I am weirded out and disgruntled and sad at my grandparents' situation and feel certain that everything will be mismanaged and fucked up.
So they have moved back and forth between their Tiny State beach house and their retirement complex Boca condo for what... since 1980. 25 years of retirement, I guess that's not bad. Every relative I have on my geneology on that side of the family dies either in Pr0vdence or in Boca which looks funny on paper sometimes.
But they are suddenly extremely decrepit and they didn't make it back up north this year and now they are talking about house-selling.
Hearing of this I felt instantly overwhelmed with horrid sadness. I thought of the way they carefully polish and maintain their Stuff. They have all this stuff that is so well maintained it's become beyond antiques and sort of into museum. The 1950s black granny-handlebar bikes every summer were taken out and wiped down and oiled so that they gleamed weirdly. But everything was like that and in fact seemed like that last year when I went back after many many years of not going. The smell of the workshop with all the tools and oil and everything carefully pegboarded up and full of memories of being made to participate in mysterious things like twisting the slidy metal handles of a vise grip while something else was being done or glued or sawed. My grandma also keeping everything so meticulous.

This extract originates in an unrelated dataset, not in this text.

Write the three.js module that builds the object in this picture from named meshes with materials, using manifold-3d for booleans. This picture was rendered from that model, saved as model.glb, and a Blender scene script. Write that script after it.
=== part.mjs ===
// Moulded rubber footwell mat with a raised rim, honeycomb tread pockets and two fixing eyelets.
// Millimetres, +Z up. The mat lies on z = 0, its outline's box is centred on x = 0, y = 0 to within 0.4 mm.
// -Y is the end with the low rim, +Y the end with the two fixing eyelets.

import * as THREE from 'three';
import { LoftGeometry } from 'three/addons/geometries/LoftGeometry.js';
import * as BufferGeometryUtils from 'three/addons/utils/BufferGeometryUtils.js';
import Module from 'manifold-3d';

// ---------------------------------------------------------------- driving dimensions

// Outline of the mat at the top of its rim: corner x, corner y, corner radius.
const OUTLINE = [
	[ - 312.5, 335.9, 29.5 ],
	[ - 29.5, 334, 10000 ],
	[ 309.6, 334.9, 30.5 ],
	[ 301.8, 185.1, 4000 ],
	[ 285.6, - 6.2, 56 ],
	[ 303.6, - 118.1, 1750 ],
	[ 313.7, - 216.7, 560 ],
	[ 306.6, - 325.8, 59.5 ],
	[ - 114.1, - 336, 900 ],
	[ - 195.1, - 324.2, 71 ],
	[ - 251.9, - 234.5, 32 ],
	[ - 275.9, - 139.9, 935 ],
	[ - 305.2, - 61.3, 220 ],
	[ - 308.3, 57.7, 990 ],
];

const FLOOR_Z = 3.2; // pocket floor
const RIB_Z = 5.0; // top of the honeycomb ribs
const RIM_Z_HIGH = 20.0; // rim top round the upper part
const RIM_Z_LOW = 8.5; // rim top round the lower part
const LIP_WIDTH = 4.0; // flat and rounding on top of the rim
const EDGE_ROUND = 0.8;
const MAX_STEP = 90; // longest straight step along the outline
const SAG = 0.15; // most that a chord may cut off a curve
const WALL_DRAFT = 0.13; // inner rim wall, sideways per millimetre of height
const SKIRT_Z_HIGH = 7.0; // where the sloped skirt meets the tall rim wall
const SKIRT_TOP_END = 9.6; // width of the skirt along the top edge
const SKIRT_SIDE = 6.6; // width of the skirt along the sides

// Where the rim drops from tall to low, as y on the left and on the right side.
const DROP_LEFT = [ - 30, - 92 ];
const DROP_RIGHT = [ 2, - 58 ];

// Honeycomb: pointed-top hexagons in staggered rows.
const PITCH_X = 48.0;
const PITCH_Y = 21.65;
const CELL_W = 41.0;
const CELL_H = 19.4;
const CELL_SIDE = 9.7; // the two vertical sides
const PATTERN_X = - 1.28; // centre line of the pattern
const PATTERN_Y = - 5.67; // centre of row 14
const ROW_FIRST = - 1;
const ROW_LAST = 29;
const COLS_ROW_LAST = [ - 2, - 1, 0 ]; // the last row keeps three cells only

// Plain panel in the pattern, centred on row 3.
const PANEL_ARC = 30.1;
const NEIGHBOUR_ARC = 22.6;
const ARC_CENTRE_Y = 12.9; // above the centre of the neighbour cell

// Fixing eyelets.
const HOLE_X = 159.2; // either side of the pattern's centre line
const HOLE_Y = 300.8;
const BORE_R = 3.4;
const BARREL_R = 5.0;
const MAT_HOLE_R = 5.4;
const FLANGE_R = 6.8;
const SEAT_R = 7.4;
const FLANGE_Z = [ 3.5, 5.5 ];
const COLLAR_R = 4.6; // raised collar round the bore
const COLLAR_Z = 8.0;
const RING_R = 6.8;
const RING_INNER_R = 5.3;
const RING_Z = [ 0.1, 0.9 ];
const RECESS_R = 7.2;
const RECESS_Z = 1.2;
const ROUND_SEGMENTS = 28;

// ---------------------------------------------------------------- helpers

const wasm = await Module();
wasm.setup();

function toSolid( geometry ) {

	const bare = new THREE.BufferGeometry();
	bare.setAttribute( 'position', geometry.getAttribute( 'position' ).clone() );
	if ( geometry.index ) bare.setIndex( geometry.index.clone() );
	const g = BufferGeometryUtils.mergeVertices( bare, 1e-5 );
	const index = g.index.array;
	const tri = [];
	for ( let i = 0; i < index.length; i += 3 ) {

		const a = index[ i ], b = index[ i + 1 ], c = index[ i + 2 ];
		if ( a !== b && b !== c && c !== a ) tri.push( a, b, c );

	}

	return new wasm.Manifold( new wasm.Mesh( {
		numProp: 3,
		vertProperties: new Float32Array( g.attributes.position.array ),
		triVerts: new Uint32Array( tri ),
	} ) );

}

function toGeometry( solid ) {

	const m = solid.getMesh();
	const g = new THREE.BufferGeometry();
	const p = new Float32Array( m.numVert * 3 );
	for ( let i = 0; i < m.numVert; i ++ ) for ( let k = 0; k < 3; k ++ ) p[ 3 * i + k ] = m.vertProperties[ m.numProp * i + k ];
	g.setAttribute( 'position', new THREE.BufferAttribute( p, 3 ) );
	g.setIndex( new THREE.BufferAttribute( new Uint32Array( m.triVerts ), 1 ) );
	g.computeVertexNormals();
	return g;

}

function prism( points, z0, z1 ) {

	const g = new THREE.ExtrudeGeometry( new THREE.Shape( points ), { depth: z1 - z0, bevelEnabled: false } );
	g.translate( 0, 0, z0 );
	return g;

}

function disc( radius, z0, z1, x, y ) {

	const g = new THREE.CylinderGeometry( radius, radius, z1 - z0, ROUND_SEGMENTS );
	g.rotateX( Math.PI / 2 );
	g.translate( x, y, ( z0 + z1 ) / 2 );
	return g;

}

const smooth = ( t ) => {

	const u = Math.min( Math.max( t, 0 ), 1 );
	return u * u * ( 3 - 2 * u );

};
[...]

Now it's up there and they are sort of ghosts in the empty house. I mean they have half their stuff down in Boca I'm sure. But still, it seems like they must be haunted by the thought of all their carefully prized possessions now neglected and then lord knows what kind of ignoble feeding frenzy has already begun. I began fighting for them to not sell their house, not out of sentimental attachment to it as I prefer my other gp's house in Sombrero Shores in many ways and it is possible to scam a free stay at my late great-aunt gladiola's place there, but because it seems incredibly dumb to sell it when real estate is booming there and doesn't show any reason to slow down. And it is not that hard to rent it. So I put in my 2 cents and looked up the rental and property tax rates etc. I think this is my obnoxious knowitallness, but really... And yikes, is it really my ambition to be a remote slumlord? Even a beach slumlord who would be probably very kindly and rent to people with dogs and cats and babies and groups of students who would use it for a party house?
On the other hand they might need to sell it to pay for some kind of scary assisted living.

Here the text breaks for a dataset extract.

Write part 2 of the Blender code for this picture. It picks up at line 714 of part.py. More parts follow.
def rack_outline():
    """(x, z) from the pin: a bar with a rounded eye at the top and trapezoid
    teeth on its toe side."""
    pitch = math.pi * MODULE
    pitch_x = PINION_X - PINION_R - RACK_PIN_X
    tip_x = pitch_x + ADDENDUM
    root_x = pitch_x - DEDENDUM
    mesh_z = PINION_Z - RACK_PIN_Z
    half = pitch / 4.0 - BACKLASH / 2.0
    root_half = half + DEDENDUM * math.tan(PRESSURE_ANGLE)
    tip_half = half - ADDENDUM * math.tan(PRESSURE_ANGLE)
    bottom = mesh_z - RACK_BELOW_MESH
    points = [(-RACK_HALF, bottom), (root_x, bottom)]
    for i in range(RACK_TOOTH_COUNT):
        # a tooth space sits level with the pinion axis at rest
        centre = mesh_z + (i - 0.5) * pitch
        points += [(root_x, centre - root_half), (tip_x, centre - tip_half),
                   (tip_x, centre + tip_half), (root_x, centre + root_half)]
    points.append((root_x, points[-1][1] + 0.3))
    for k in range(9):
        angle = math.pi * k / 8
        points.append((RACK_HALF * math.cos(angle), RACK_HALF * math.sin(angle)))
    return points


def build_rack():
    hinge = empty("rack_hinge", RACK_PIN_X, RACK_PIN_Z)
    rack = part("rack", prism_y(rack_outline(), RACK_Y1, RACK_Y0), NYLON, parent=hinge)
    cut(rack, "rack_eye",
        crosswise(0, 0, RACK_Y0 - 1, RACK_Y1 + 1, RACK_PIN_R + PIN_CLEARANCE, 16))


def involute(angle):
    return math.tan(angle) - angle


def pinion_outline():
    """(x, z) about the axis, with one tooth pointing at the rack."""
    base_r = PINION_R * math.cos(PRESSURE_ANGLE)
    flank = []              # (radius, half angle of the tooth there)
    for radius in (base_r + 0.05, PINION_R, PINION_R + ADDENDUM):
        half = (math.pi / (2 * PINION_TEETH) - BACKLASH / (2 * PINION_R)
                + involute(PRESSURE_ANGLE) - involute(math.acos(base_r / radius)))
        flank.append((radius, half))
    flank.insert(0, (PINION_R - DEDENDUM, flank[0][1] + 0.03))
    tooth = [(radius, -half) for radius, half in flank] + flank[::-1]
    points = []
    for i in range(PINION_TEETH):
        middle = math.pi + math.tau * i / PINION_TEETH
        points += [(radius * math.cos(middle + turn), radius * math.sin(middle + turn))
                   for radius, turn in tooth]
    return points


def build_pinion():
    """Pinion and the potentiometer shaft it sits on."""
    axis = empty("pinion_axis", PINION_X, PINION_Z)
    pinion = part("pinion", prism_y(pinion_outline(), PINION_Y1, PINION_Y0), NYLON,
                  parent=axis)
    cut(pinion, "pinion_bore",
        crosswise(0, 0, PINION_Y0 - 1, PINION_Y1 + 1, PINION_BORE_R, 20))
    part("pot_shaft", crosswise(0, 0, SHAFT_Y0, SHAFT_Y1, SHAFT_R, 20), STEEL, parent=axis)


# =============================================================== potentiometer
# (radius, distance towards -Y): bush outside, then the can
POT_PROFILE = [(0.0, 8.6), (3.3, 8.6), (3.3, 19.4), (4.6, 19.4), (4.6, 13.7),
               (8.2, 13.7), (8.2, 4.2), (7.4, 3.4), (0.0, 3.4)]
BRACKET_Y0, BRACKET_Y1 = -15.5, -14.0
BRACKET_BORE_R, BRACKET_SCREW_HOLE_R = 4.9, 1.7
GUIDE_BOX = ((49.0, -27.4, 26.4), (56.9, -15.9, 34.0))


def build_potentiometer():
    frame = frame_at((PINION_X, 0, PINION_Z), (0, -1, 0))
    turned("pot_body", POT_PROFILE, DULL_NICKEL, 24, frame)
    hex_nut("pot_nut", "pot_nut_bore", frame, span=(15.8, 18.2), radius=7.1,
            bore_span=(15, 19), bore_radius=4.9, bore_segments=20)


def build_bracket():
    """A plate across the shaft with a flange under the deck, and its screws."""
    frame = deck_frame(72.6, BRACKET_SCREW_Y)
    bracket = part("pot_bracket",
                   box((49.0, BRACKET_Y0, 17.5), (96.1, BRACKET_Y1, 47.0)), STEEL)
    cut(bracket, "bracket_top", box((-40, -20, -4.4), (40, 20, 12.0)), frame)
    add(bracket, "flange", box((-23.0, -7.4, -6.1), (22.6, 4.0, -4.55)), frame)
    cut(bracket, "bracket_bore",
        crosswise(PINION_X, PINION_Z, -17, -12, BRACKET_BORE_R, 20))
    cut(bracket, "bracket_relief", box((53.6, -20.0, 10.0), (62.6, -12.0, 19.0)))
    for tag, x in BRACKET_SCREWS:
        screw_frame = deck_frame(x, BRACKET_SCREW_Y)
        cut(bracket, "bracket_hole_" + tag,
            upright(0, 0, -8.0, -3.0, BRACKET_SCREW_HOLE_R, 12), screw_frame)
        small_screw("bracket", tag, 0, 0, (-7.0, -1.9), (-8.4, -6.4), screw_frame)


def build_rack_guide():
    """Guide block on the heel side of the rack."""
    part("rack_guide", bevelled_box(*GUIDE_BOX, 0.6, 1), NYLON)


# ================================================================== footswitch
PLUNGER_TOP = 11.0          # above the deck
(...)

(And yet, how much better it would be and way less expensive if they lived in their retirement condo full of old people and just had a super visiting nurse type of person to drive them about and bring them to the store and hairdresser and check on them. Jeez. I don't have even a twinge of wishing for their $ to be preserved for my own sake as it's not like it comes to me if they die and it's not like there is much of it. But their house, sold, gives what... 5-7 years of assisted-living rent, maybe? and that is not counting if they have some medical emergency. I bet they have absolutely no advice or financial planning. Apparently a few years ago they had their box full of "valuable jewelry" in the car on their trip to Boca and it fell out of the car on one of their stops and it wasn't insured and they never reported it to anyone. Other side of the family is possibly worse. I on the other hand have glimmers of realizing, from watching the people around me who actually grew up with lots of money, that our family does everything with maximum financial stupidity and there are other ways.)
My Aunt Valium's evil motherfucker of a husband refuses to help her and her sisters buy it and, I hear, forbid her to manage it as a rental if someone else bought it. Because that's how evil he is AND MORE. He is so far beyond evil... that rat bastard...
But yeah the stuff. As for the feeding frenzy, I would like the unfinished novel that my grandma wrote in a little blank book when she was probably around 10 or 12. When I found it and read it and brought it to her and asked her about it, she ripped it from my hands in outrage and yelled at me in horror and a weird sense of ... shame? embarrassment? protectiveness and privacy? I know her baby sister died and it was a sentimental girls' novel about a girl whose baby sister is dying of consumption and they're all hungry and cold and poor and the heroine-girl is walking in the street and finds a silver dollar or something, like Sara Cr3we, and and spends it on roses for the baby who is lisping piteously for them, but when she gets home the baby is dead. "And she clasped the dear sweet babe's cold hands over the 'wed, wed woses' which -- alas! -- would never bloom again through the pale lilies in her cheeks..." It was really good and made me cry. I thought of it when I had a miscarriage and my sister in law sent me easter lilies, even though I had no babe whose hands to clasp over them and they made me have asthma anyway so I couldn't keep them but had to put them in the apartment lobby instead. I have wished many times since then that I had stolen the little book with the unfinished novel.
And with this house sale their death seems closer and more inevitable and it's very odd to think that most of their cherished objects will outlast them.
I suddenly understand vikings who heap up the possessions of the dead on giant blazing funereal ships.